Let’s define the structure of the nodes in our graph:
class Node:
def __init__(self, label):
self.label = label
# u -> v indicates that u is sorted AFTER v
self.to = set()
In order to obtain the complete set of nodes, we’ll traverse the list of words to find all unique letters:
def alien_dictionary(words):
n = len(words)
# Init nodes
nodes = {}
for word in words:
for c in word:
if c not in nodes:
nodes[c] = Node(c)
# ...
With these nodes initialised, we’ll zip()
through pair of words to find letter-to-letter sorting relationships. These relationships will be represented by the edges of our graph.
Note that, for a given pair of strings like ["foobar", "fosqux"]
, we only care to compare the substrings foo
and fos
, which tell us that o
precedes s
. The remaining substrings are no longer relevant because the strings have diverged (i.e. bar
and qux
can no longer be compared to each other).
# Build edges in graph
for i in range(n-1):
for c1, c2 in zip(words[i], words[i+1]):
if c1 == c2:
continue
elif c1 != c2:
nodes[c2].to.add(c1)
break
An edge going from letter a
to letter b
tells us that a
’s ordering in the alien dictionary comes after b
‘s. How you define the semantics behind your edges is, of course, up to you –– but I believe this is easier to reason about.
Sorting Letters Topologically
At this point, we’ve managed to represent the relative orders between pairs of letters (e.g. a
vs b
, c
vs d
) using edges. Our goal, however, is to coalesce all of these pairwise relationships into a single, linear ordering (e.g. abcd
).
In other words, we want to run a topological sorting algorithm that will help us achieve a topological ordering on all of the letters.
Sorting letters topologically primarily involves running one or more depth-first traversals on our graph. The first item to be included in this ordering will be a terminal node (i.e. a node that only has edges pointing to it. When the DFS algorithm backtracks, this terminal node’s ancestors will be appended to the ordering.
"""
a --> b --> c
|
V
d
"""
# Running a DFS from the node 'a' gives us
# "cdba" or "dcba", depending on whether
# we visit 'c' or 'd' first from 'b'
Note that it is possible for cyclic relationships to exist between letters. A cycle in our graph just tells us that the word list provided to our algorithm isn’t a valid one. In this case, there’s no possible way to topologically sort the letters, so we’ll just return an empty string (i.e. ""
).
Let’s express the topological sorting algorithm in code:
# Run topo sort
visiting = set()
res = []
def topo_sort(label):
visiting.add(label)
node = nodes[label]
for v_label in node.to:
# If we encounter a letter we've seen before,
# then there's no way to derive a
# topological ordering
if v_label in visiting:
return False
if v_label in nodes:
# Propogate detected cycle
if topo_sort(v_label) is False:
return False
res.append(label)
# Delete node so we don't visit it again
del nodes[label]
visiting.remove(label)
# Run topo sort on all nodes
while nodes:
label = next(iter(nodes))
if topo_sort(label) is False:
return ""
return ''.join(res)
We check for repeated sightings of the same letter by maintaining a visiting
set. When a cycle is detected, we propagate that information through the call stack by returning a boolean.

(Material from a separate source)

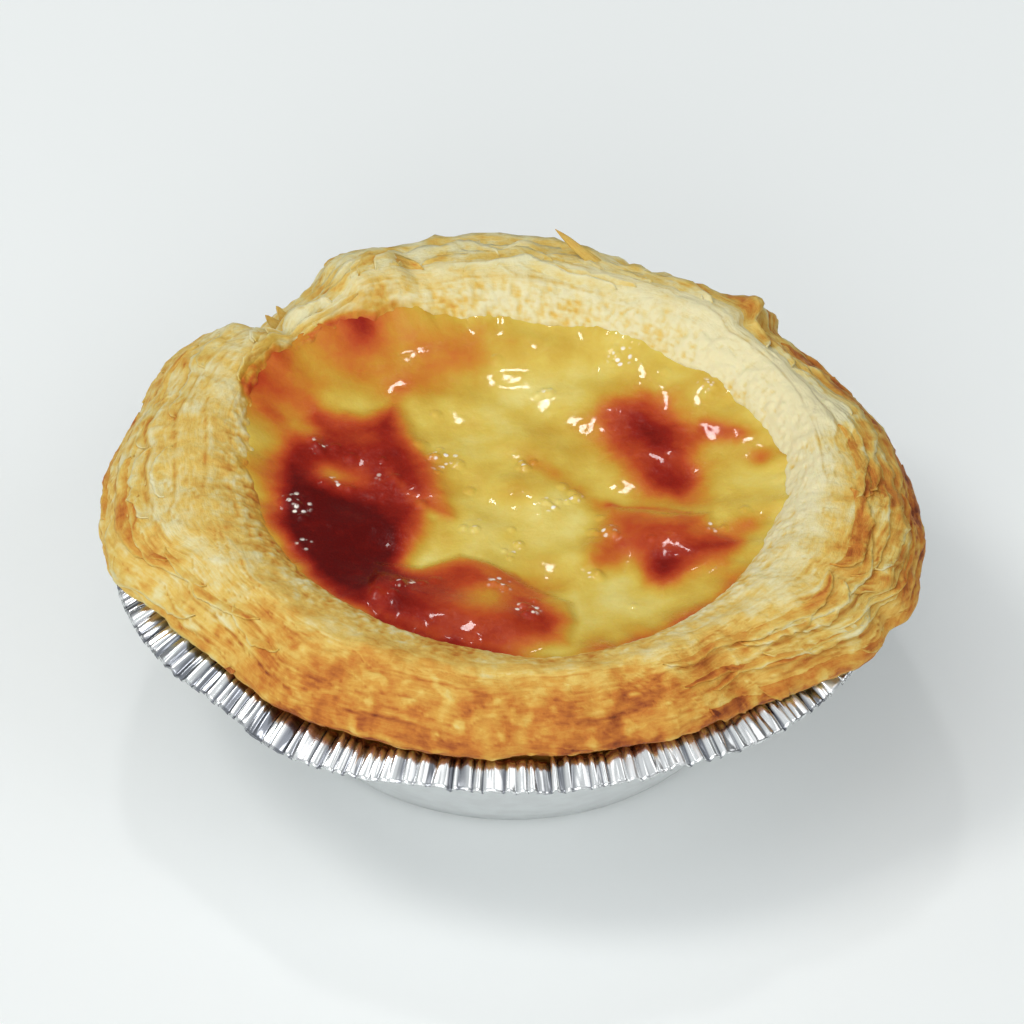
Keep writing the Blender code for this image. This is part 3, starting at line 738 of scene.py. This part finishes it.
leaves = {
    "rows": 34, "across": 6, "sheet": 0.18, "seed": 11,
    "halfTurn": 0.795833,  # degrees on each side of a leaf's middle for each millimetre of its length
    "tints": (-0.12, 0.18),
    "sliverRows": 9, "sliverAcross": 4, "sliverFacing": (0.3, -0.6, 0.75),
    "sliverFinish": {"brown": 0.42, "glaze": 0.0, "shade": 0.0, "fibre": 0.6},
    "groups": [  # first and last azimuth, count, then ranges of place on the section, length, width, lift
        (-48, 42, 34, (9.5, 19.5), (7, 24), (1.0, 2.2), (0.08, 0.34)),
        (150, 225, 14, (10.0, 18.5), (6, 18), (0.9, 2.0), (0.02, 0.12)),
        (42, 150, 34, (6.5, 19.0), (7, 22), (1.2, 2.6), (0.05, 0.30)),
    ],
    "slivers": [  # foot, tip and width of thin flakes that stick up
        ((9.8, 31.8, 25.6), (4.4, 34.1, 29.7), 1.7), ((-23.6, 24.2, 24.6), (-25.1, 25.0, 25.9), 1.5),
        ((-23.0, 25.4, 24.9), (-24.0, 26.2, 26.1), 1.3),
    ],
    "named": [  # leaves that stand out: azimuth, place along the section, length, width, lift and browning
        (97, 9.6, 30, 3.4, 0.8, 0.1), (113, 8.8, 8, 2.2, 0.5, 0.22), (104, 9, 15, 3, 0.7, -0.06),
        (72, 9.2, 26, 2.8, 0.7, 0.05), (48, 10.6, 15, 3, 0.8, 0.12), (133, 8.4, 9, 2.4, 0.9, -0.1),
        (321, 17.6, 13, 3, 0.9, 0.1), (352, 13, 26, 2.8, 0.35, 0), (12, 12, 22, 2.6, 0.4, 0),
        (309, 18, 10, 2.6, 0.6, 0.12),
    ],
}


def makeLeaves(finish):  # loose leaves of pastry that lie on the rim, fixed on their inner side
    random = np.random.default_rng(leaves["seed"])
    wanted = [list(leaf) for leaf in leaves["named"]]
    for first, last, count, places, lengths, widths, lifts in leaves["groups"]:
        for k in range(count):
            spread = (k + random.uniform(0.1, 0.9)) / count
            ranges = (places, lengths, widths, lifts, leaves["tints"])
            wanted.append([first + (last - first) * spread] + [random.uniform(*ends) for ends in ranges])
    allPoints, allFaces, allGrain = [], [], []
    allValues = {"brown": [], "glaze": [], "shade": [], "fibre": []}

    def keep(points, found, grain, rows, across):
        allFaces.extend(stripFaces(rows, across, sum(len(part) for part in allPoints)))
        allPoints.append(points.reshape(-1, 3))
        allGrain.append(grain.reshape(-1, 3))
        for key, values in allValues.items():
            values.append(np.broadcast_to(found[key], (rows, across)).ravel())

    rows, across = leaves["rows"], leaves["across"]
    along, over = np.meshgrid(np.linspace(0, 1, rows), np.linspace(0, 1, across), indexing="ij")
    for number, (azimuth, place, length, width, lift, tint) in enumerate(wanted):
        half = np.radians(length * leaves["halfTurn"])
        turn = np.radians(azimuth) + (along * 2 - 1) * half
        taper = np.clip(1 - (along * 2 - 1) ** 2, 0, 1) ** 0.45
        ragged = 1 + 0.45 * noiseAt(along * length / 2.4, 0 * along, number * 5.1, 1.0, 90)
        ragged = ragged + 0.18 * noiseAt(along * length / 0.7, 0 * along, number * 3.3, 1.0, 91)
        drift = 1.4 * noiseAt(along * length / 9, 0 * along, number * 2.7, 1.0, 92)
        way = np.clip(place + drift + over * width * taper * ragged - 0.6, 5.0, 22.2)
        uneven = 1 + 0.8 * noiseAt(along * length / 3.2, over, number * 1.9, 1.0, 93)
        raised = 0.10 - 0.30 * (1 - over) ** 2 + lift * over**1.6 * taper * uneven
        points, found, grain = rimSurface(turn, way, raised)
        rim = eased(0.72, 1.0, over) * eased(0.0, 0.4, taper)
        found["brown"] = found["brown"] + tint - 0.12 * rim + 0.08 * (1 - rim)
        # the loose leaves get less of the painted shade in their gaps
        found["shade"] = found["shade"] * 0.3
        keep(points, found, grain, rows, across)

    rows, across = leaves["sliverRows"], leaves["sliverAcross"]
    along, over = np.meshgrid(np.linspace(0, 1, rows), np.linspace(-0.5, 0.5, across), indexing="ij")
    for foot, tip, width in leaves["slivers"]:
        foot, tip = np.array(foot), np.array(tip)
        sideways = np.cross(tip - foot, leaves["sliverFacing"])
        sideways /= np.linalg.norm(sideways)
        rough = (1 - along) ** 0.7 * (1 + 0.3 * noiseAt(along * 5, over * 2, foot[0], 1.0, 95))
        points = foot + (tip - foot) * along[..., None] + sideways * (over * rough * width)[..., None]
        grain = np.stack([over * 3, along * 2, 0 * over], axis=-1)
        keep(points, leaves["sliverFinish"], grain, rows, across)
    made = plainMesh("pastry_leaves", np.concatenate(allPoints), allFaces,
                     {key: np.concatenate(arrays) for key, arrays in allValues.items()},
                     {"grain": np.concatenate(allGrain)})
    made.data.materials.append(finish)
    wall = made.modifiers.new("sheet", "SOLIDIFY")
    wall.thickness, wall.offset = leaves["sheet"] / 1000, 0.0
    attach(made, "root")
    print("leaves:", len(wanted), "with", len(made.data.polygons), "faces")


pastryTones = [
    (0, sRgb(229, 219, 174)), (0.18, sRgb(224, 207, 147)), (0.36, sRgb(222, 188, 98)),
    (0.54, sRgb(210, 156, 66)), (0.72, sRgb(194, 118, 44)), (0.88, sRgb(160, 82, 32)),
    (1, sRgb(112, 50, 22)),
]


def pastryFinish(name):
    finish, graph, shader = shaded(name, {
        "Roughness": 0.55, "Specular IOR Level": 0.22, "Subsurface Weight": 0.12, "Subsurface Scale": 0.001,
        "Subsurface Radius": (0.8, 0.45, 0.2),
    })
    where = graph.add("ShaderNodeTexCoord", output=3)
    brown, glaze, shade, fibre = (graph.stored(key) for key in ("brown", "glaze", "shade", "fibre"))
    grain = graph.stored("grain", 1)
    strand, thread = graph.grained(grain, 2.6, 5.0, 0.62), graph.grained(grain, 7.0, 3.0, 0.6)
    crumb, speck = graph.speckle(where, 0.55, 4.0, 0.6), graph.speckle(where, 1.6, 3.0, 0.5)
    tone = brown + (strand - 0.5) * (fibre * 0.5 + 0.10) + (crumb - 0.5) * 0.22 + (speck - 0.5) * 0.30
    colour = graph.ramp(pastryTones, tone.kept())
    syrup = graph.ramp(custardTones, (glaze + (crumb - 0.5) * 0.12).kept())
    covered = glaze.between(0.12, 0.42)
    colour = graph.mixed(covered, colour, syrup)
    # painted shade: a dark brown laid into the gaps under the leaves
    colour = graph.mixed(shade * 0.55, colour, sRgb(120, 62, 28))
    graph.feed(shader.inputs["Base Color"], colour)
    graph.feed(shader.inputs["Roughness"], 0.60 - covered * 0.28 + (crumb - 0.5) * 0.2)
    lines = (strand * 0.8 + thread * 0.4) * fibre + crumb * 0.5 + speck * 0.4
    graph.bump(shader, lines, 0.0004, 0.6)
    return finish


# foil tin, made by nodes from its sizes

def tinTree():
    tree = bpy.data.node_groups.new("pleated tin", "GeometryNodeTree")
    graph = Graph(tree)
    wanted = {
        "Steps": ("NodeSocketInt", tin["pleats"] * tin["stepsInPleat"] + 1),
        "Rows": ("NodeSocketInt", tin["rowsInBase"] + tin["rowsInWall"] + tin["rowsInFlange"] + 1),
        "Finish": ("NodeSocketMaterial", None),
    }
    sizes = {
        "Base radius": "baseRadius", "Wall radius": "wallTopRadius", "Flange radius": "flangeRadius",
        "Wall height": "wallTopHeight", "Flange height": "flangeHeight", "Pleats": "pleats",
        "Pleat depth": "pleatDepth", "Droop": "droop", "Top at": "topAt", "Seed": "seed",
    }
    for label, key in sizes.items():
        wanted[label] = ("NodeSocketFloat", tin[key])
    for label, (kind, value) in wanted.items():
        socket = tree.interface.new_socket(label, in_out="INPUT", socket_type=kind)
        if value is not None:
            socket.default_value = value
    tree.interface.new_socket("Geometry", in_out="OUTPUT", socket_type="NodeSocketGeometry")
    source = tree.nodes.new("NodeGroupInput")
    given = {label: Field(graph, source.outputs[label]) for label in wanted}
    counts = {"Vertices X": given["Steps"], "Vertices Y": given["Rows"]}
    mesh = graph.add("GeometryNodeMeshGrid", {}, {"Size X": 1.0, "Size Y": 1.0, **counts})
    place = graph.add("ShaderNodeSeparateXYZ", {}, {0: graph.add("GeometryNodeInputPosition")})
    across, along = place, Field(graph, place.socket.node.outputs[1])
    azimuth = (across + 0.5) * (2 * math.pi)
    row = (along + 0.5) * (given["Rows"] - 1)
    base = (row / tin["rowsInBase"]).kept()
    wall = ((row - tin["rowsInBase"]) / tin["rowsInWall"]).kept()
    flange = ((row - tin["rowsInBase"] - tin["rowsInWall"]) / tin["rowsInFlange"]).kept()
    cosine, sine = azimuth.maths("COSINE"), azimuth.maths("SINE")

    def wobble(label):
        scale, seed, detail, amount = tin["wobbles"][label]
        place = {0: cosine * scale, 1: sine * scale, 2: given["Seed"] + seed}
        point = graph.add("ShaderNodeCombineXYZ", {}, place)
        return (graph.grained(point, 1.0, detail, 0.5) - 0.5) * (2 * amount)

    turn = azimuth * given["Pleats"] + wobble("crowding") + wobble("jitter") + flange * wobble("fanning")
    wave = turn.maths("SINE").maths("ARCSINE") * 0.64 + (turn * 2 + wobble("doubling")).maths("SINE") * 0.22
    deep = (wobble("depth") + 0.9).kept(0.2, 1.8)
    grown = (flange * 5).kept() * (1.0 - 0.15 * flange)
    pleat = wave * deep * grown * given["Pleat depth"] * 0.5
    rise = (flange / given["Top at"]).kept()
    fall = ((flange - given["Top at"]) / (1.0 - given["Top at"])).kept() ** 1.25
    arch = (rise * (2.0 - rise) - fall) * given["Droop"]
    tilt = (flange - 0.5) * fall * wobble("tilt")
    arch = arch * (1.0 + wobble("arch"))
    crease = (0.25 - wobble("crease").maths("ABSOLUTE")) * wall * (1 - wall * 0.4) * 0.16
    radius = base * given["Base radius"] + wall * (given["Wall radius"] - given["Base radius"])
    radius = radius + flange * (given["Flange radius"] - given["Wall radius"])
    height = wall * given["Wall height"] + flange * (given["Flange height"] - given["Wall height"])
    radius = radius + crease + pleat * 0.3
    height = height + pleat + arch + tilt
    spot = graph.add("ShaderNodeCombineXYZ", {}, {0: radius * cosine, 1: radius * sine, 2: height})
    inMetres = graph.add("ShaderNodeVectorMath", {"operation": "SCALE"}, {0: spot, "Scale": 0.001})

    # painted light on the foil: shade and dark reflections painted into the hollows of the pleats, more at
    # the front left, and a painted brown reflection of the pastry, with its shade, on the flange close to
    # it
    leftFront = (cosine * -0.82 - sine * 0.57).kept() ** 3
    paintedValleyShade = 0.40 - wave * deep.kept(0.3, 1.2) * 0.6 + wobble("fold") + leftFront * 0.45 - tilt * 0.5
    paintedValleyShade = paintedValleyShade.kept() * grown
    # painted reflection of the pastry, with its shade, on the flange close to the pastry
    near = (1.1 - flange * 1.8 + wobble("near")).kept() * grown
    for label, value in (("fold", paintedValleyShade), ("near", near)):
        mesh = graph.add("GeometryNodeStoreNamedAttribute", {"data_type": "FLOAT", "domain": "POINT"},
                         {"Geometry": mesh, "Name": label, "Value": value})
    moved = graph.add("GeometryNodeSetPosition", {}, {"Geometry": mesh, "Position": inMetres})
    joined = graph.add("GeometryNodeMergeByDistance", {}, {"Geometry": moved, "Distance": 0.000004})
    real = graph.add("GeometryNodeRealizeInstances", {}, {0: joined})
    finished = graph.add("GeometryNodeSetMaterial", {}, {"Geometry": real, "Material": given["Finish"]})
    target = tree.nodes.new("NodeGroupOutput")
    tree.links.new(finished.socket, target.inputs[0])
    return tree


def madePlain(name, tree, settings):  # runs a node tree and keeps its result as a plain mesh
    made = placed(name, bpy.data.meshes.new(name))
    modifier = made.modifiers.new("nodes", "NODES")
    modifier.node_group = tree
    for item in tree.interface.items_tree:
        if item.name in settings:
            modifier[item.identifier] = settings[item.name]
    plain = bpy.data.meshes.new_from_object(made.evaluated_get(bpy.context.evaluated_depsgraph_get()))
    made.modifiers.clear()
    made.data = plain
    plain.name = name
    return made


def foilFinish():
    finish, graph, shader = shaded("crimped foil", {"Metallic": 1.0, "Base Color": sRgb(228, 230, 230)})
    where = graph.add("ShaderNodeTexCoord", output=3)
    fold, near = graph.stored("fold"), graph.stored("near")
    smudge, fine = graph.speckle(where, 2.4, 3.0, 0.5), graph.speckle(where, 0.9, 3.0, 0.6)
    colour = graph.mixed(smudge.between(0.3, 0.7), sRgb(238, 240, 240), sRgb(231, 232, 232))
    # painted shade and dark reflections in the hollows of the pleats
    colour = graph.mixed(fold.between(0.35, 0.95) * 0.9, colour, sRgb(100, 104, 114))
    # painted brown reflection of the pastry, with its shade, on the flange close to it
    colour = graph.mixed(near.between(0.3, 0.9) * 0.6, colour, sRgb(176, 124, 72))
    graph.feed(shader.inputs["Base Color"], colour)
    graph.feed(shader.inputs["Roughness"], 0.40 - (fold + near).between(0.0, 0.1) * 0.22)
    graph.bump(shader, smudge * 0.3 + fine * 0.25, 0.0001, 0.25)
    return finish


def makeTin():
    made = madePlain("foil_tin_pleated", tinTree(), {"Finish": foilFinish()})
    count = len(made.data.vertices)
    points = np.empty(count * 3)
    made.data.vertices.foreach_get("co", points)
    points = points.reshape(-1, 3) * 1000
    azimuth, radius = np.arctan2(points[:, 1], points[:, 0]), np.hypot(points[:, 0], points[:, 1])
    out, up = flangeMoves(azimuth, np.minimum(radius, tin["flangeRadius"]))
    radius = radius + out
    points = turned(azimuth, radius, points[:, 2] + up)
    made.data.vertices.foreach_set("co", (points / 1000).ravel())
    made.data.shade_smooth()
    wall = made.modifiers.new("sheet", "SOLIDIFY")
    wall.thickness, wall.offset = tin["sheet"] / 1000, -1.0
    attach(made, "root")
    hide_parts("foil_tin")
    print("tin:", len(made.data.polygons), "faces")


placeCamera()
lightScene()
layFloor()
makeTin()
pastryLook = pastryFinish("baked pastry")
makePastry(pastryLook)
makeLeaves(pastryLook)
makeCustard()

Once we’re done exploring all of the nodes in our graph, we’ll be able to return the sequence we built (i.e. res
) as our answer.
Given n
number of words and k
letters in each word, our algorithm runs in O(nk)
space and O(nk)
time.
With that, we’ve solved the Alien Dictionary problem 👾📕.
Full Solution
def alien_dictionary(words):
n = len(words)
# Init nodes
nodes = {}
for word in words:
for c in word:
if c not in nodes:
nodes[c] = Node(c)
# Build graph
for i in range(n-1):
for c1, c2 in zip(words[i], words[i+1]):
if c1 == c2:
continue
elif c1 != c2:
nodes[c2].to.add(c1)
break
for label in nodes:
print(label, nodes[label].to)
# Run topo sort
visiting = set()
res = []
def topo_sort(label):
visiting.add(label)
node = nodes[label]
for v_label in node.to:
if v_label in visiting:
return False
if v_label in nodes:
if topo_sort(v_label) is False:
return False
res.append(label)
del nodes[label]
visiting.remove(label)
while nodes:
label = next(iter(nodes))
if topo_sort(label) is False:
return ""
return ''.join(res)